> WRITTEN INSTRUCTION
The lines to extract run from the first line of the entries through the line that contains "faces would meet."; reproduce exactly those lines and no others.

> EXERCISE DATA
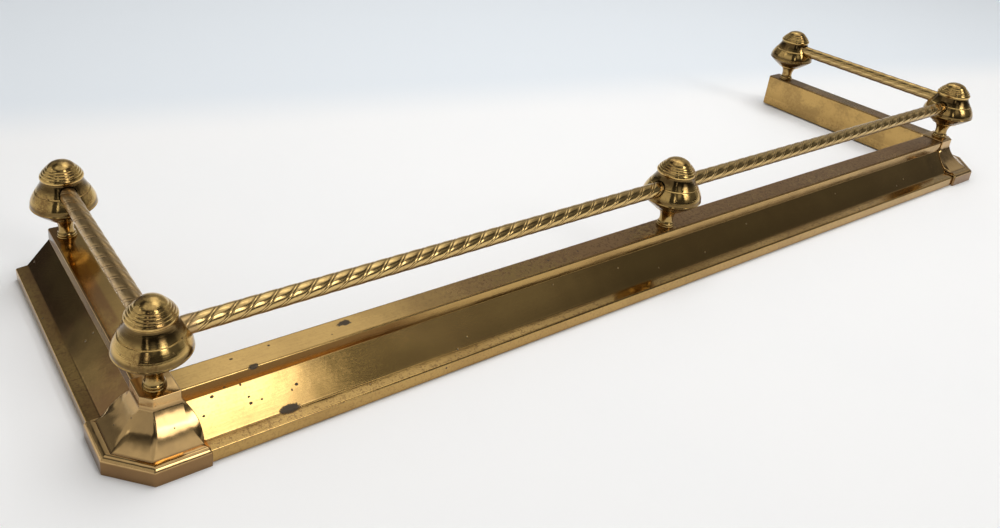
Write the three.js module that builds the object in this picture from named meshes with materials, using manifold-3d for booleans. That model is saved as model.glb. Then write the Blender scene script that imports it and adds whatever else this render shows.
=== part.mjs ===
// Brass fire fender: a low kerb of folded sheet on three sides of a hearth, cast corner pieces over the
// joints of the kerb, and five hollow finials that carry four twisted tube rails.
//
// Millimetres, +Z up. The origin is on the floor, at the middle of the fender's overall width and depth.
// +X runs along the front to the viewer's right, and +Y runs back towards the fireplace.
//
// Two kinds of local coordinates are used:
//   a section is (inset, height), with inset measured inwards from the outer face of the kerb foot;
//   a corner plan is (x, y), measured inwards from the point where the two outer faces would meet.

import * as THREE from "three";
import { mergeVertices } from "three/addons/utils/BufferGeometryUtils.js";
import Module from "manifold-3d";

// ---------------------------------------------------------------- driving dimensions

const fenderWidth = 1220; // over the outer faces of the kerb feet
const fenderDepth = 315; // from the front face of the foot to the back ends of the returns
const clearance = 0.3; // between pieces that are cut to one another
const overcut = 5; // how far a cutting tool runs past the face it opens

// kerb, folded from one strip of sheet
const sheet = 1.2;
const footHeight = 13.5;
const footFlange = 12; // turned in along the floor
const ledgeWidth = 11;
const slopeRun = 22;
const slopeRise = 23.5;
const bandHeight = 12;
const topWidth = 26;
const innerFaceGap = 1.6; // daylight under the inner face
const innerHem = 6; // turned in along the bottom of the inner face

// cast corner piece, a sleeve over the ends of two kerbs
const footProud = 2.6;
const bandProud = 1.5;
const platformProud = 1.4;
const castFootRadius = 5;
const castLedgeInset = 5.8;
const castBandHeight = 10.6;
const castWall = 2.3;
const coveSag = 3.1;
const coveSteps = 6;
const footChamfer = 30.6;
const ledgeChamfer = 23;
const platformChamfer = 8;
const footArm = 72; // from the outer corner to the end of the sleeve
const ledgeArm = 67;
const platformArm = 61.6;
const platformSkirt = 7.6; // depth of the small lip at the inner corner
const castEdge = 0.6; // thickness left at the thin end of the sleeve
const footEndBevel = 1;
const coveEndBevel = 5;
const platformEndBevel = 0.8;

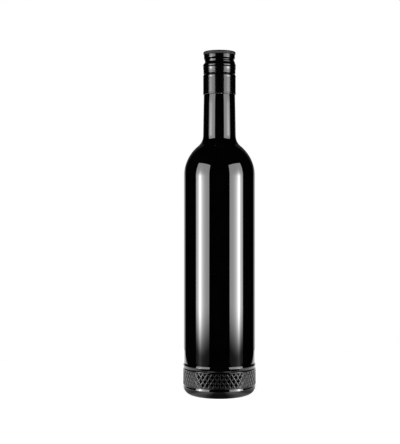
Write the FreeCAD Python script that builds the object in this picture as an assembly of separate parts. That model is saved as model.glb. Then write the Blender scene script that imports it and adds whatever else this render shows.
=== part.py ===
import FreeCAD, Part
import math
import os

# A tall round liquor bottle of black coated glass, closed with a roll-on aluminium closure.
# Millimetres, +Z up, the origin at the middle of the foot. The front is the -Y side.

# Overall
HEIGHT = 331.7
BODY_R = 34.5

# Underside, round heel and foot ring
BEARING_IN_R = 22.5
PUSH_UP = 4.5
HEEL_ROUND = 8.8
HEEL_LEAN_DEG = 8.0
FOOT_R = 34.85
FOOT_TOP = 9.4
FOOT_BELLY = 0.09

# Creases on both sides of the band
LOW_CREASE_R = 34.5
HIGH_CREASE_R = 34.55

# Lattice band
BAND_BOTTOM = 9.9
BAND_FOOT_ROUND = 0.7
BAND_TOP = 25.6
BAND_R = 35.2
BAND_EDGE = 0.4
PLAIN_BORDER = 0.6
COLUMNS = 48
ROWS = 4
ROW_STEP = 3.65
FIRST_ROW = 13.2
RIB_WIDTH = 0.9
POCKET_DEPTH = 0.6
POCKET_DRAFT = 0.4

# Bead above the band
BEAD_BOTTOM = 26.0
BEAD_TOP = 31.1
BEAD_R = 35.15

# Shoulder and neck
SHOULDER_START = 211.0
SHOULDER_ROUND = 38.0
NECK_FILLET = 13.0
NECK_FOOT_R = 15.85
NECK_TOP_R = 15.1
NECK_TOP = 290.5

# Glass finish inside the closure, as depths under its top
METAL = 0.3
NECK_IN_DEPTH = 29.0
NECK_IN_R = 13.3
TRANSFER_BEAD_DEPTH = 25.0
TRANSFER_BEAD_R = 14.6
TRANSFER_BEAD_HALF = 1.7
GROOVE_R = 13.2
COLLAR_LOW_DEPTH = 15.5
COLLAR_TOP_DEPTH = 13.0
COLLAR_R = 14.3
LIP_R = 13.4
LIP_ROUND = 1.2

# Closure, as radii and depths under its top
RIM_R = 15.7
RIM_ROUND = 1.1
RIM_DEPTH = 1.4
THREAD_WALL_R = 15.0
THREAD_WALL_TOP = 3.4
THREAD_WALL_END = 11.0
KNURL_R = 15.9
KNURL_TOP = 12.6
KNURL_END = 14.0
WAIST_R = 15.4
WAIST_DEPTH = 18.4
SLEEVE_R = 15.7
SLEEVE_TOP = 21.9
CLOSURE_DEPTH = 41.7
TEAR_DEPTH = 22.1
TEAR_HEIGHT = 0.35
BRIDGES = 8
BRIDGE_WIDTH = 1.2

UP = FreeCAD.Vector(0, 0, 1)
CENTRE = FreeCAD.Vector(0, 0, 0)


def point(radius, height):
    return FreeCAD.Vector(radius, 0, height)


def line(start, end):
    return Part.LineSegment(start, end).toShape()


def arc(start, middle, end):
    return Part.Arc(start, middle, end).toShape()


def quarter(centre, radius, start_deg, end_deg):
    """An arc in the XZ plane, given by its centre and its angles above the horizon."""
    on = []
    for angle in (start_deg, (start_deg + end_deg) / 2, end_deg):
        turn = math.radians(angle)
        on.append(centre + FreeCAD.Vector(math.cos(turn), 0, math.sin(turn)) * radius)
    return arc(*on)


def chain(*corners):
    return [line(a, b) for a, b in zip(corners, corners[1:])]


def lathe(edges):
    """Turn a closed outline round the Z axis."""
    face = Part.Face(Part.Wire(Part.__sortEdges__(edges)))
    return face.revolve(CENTRE, UP, 360)


def underside():
    """The push-up, the flat ring that the bottle stands on, and the round heel up to its widest line."""
    heel_centre = point(FOOT_R - HEEL_ROUND * math.cos(math.radians(HEEL_LEAN_DEG)), HEEL_ROUND)
    bearing_out = point(heel_centre.x, 0)
    bearing_in = point(BEARING_IN_R, 0)
    dome_r = (BEARING_IN_R**2 + PUSH_UP**2) / (2 * PUSH_UP)
    half = BEARING_IN_R / 2
    dome_mid = point(half, PUSH_UP - dome_r + math.sqrt(dome_r**2 - half**2))
    return [
        arc(point(0, PUSH_UP), dome_mid, bearing_in),
        line(bearing_in, bearing_out),
        quarter(heel_centre, HEEL_ROUND, -90, -HEEL_LEAN_DEG),
    ]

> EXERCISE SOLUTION
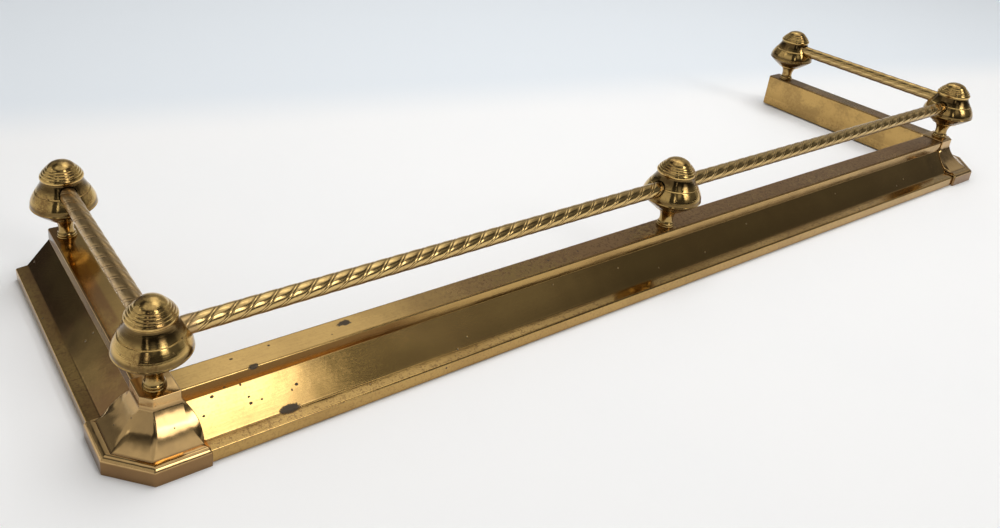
Write the three.js module that builds the object in this picture from named meshes with materials, using manifold-3d for booleans. That model is saved as model.glb. Then write the Blender scene script that imports it and adds whatever else this render shows.
=== part.mjs ===
// Brass fire fender: a low kerb of folded sheet on three sides of a hearth, cast corner pieces over the
// joints of the kerb, and five hollow finials that carry four twisted tube rails.
//
// Millimetres, +Z up. The origin is on the floor, at the middle of the fender's overall width and depth.
// +X runs along the front to the viewer's right, and +Y runs back towards the fireplace.
//
// Two kinds of local coordinates are used:
//   a section is (inset, height), with inset measured inwards from the outer face of the kerb foot;
//   a corner plan is (x, y), measured inwards from the point where the two outer faces would meet.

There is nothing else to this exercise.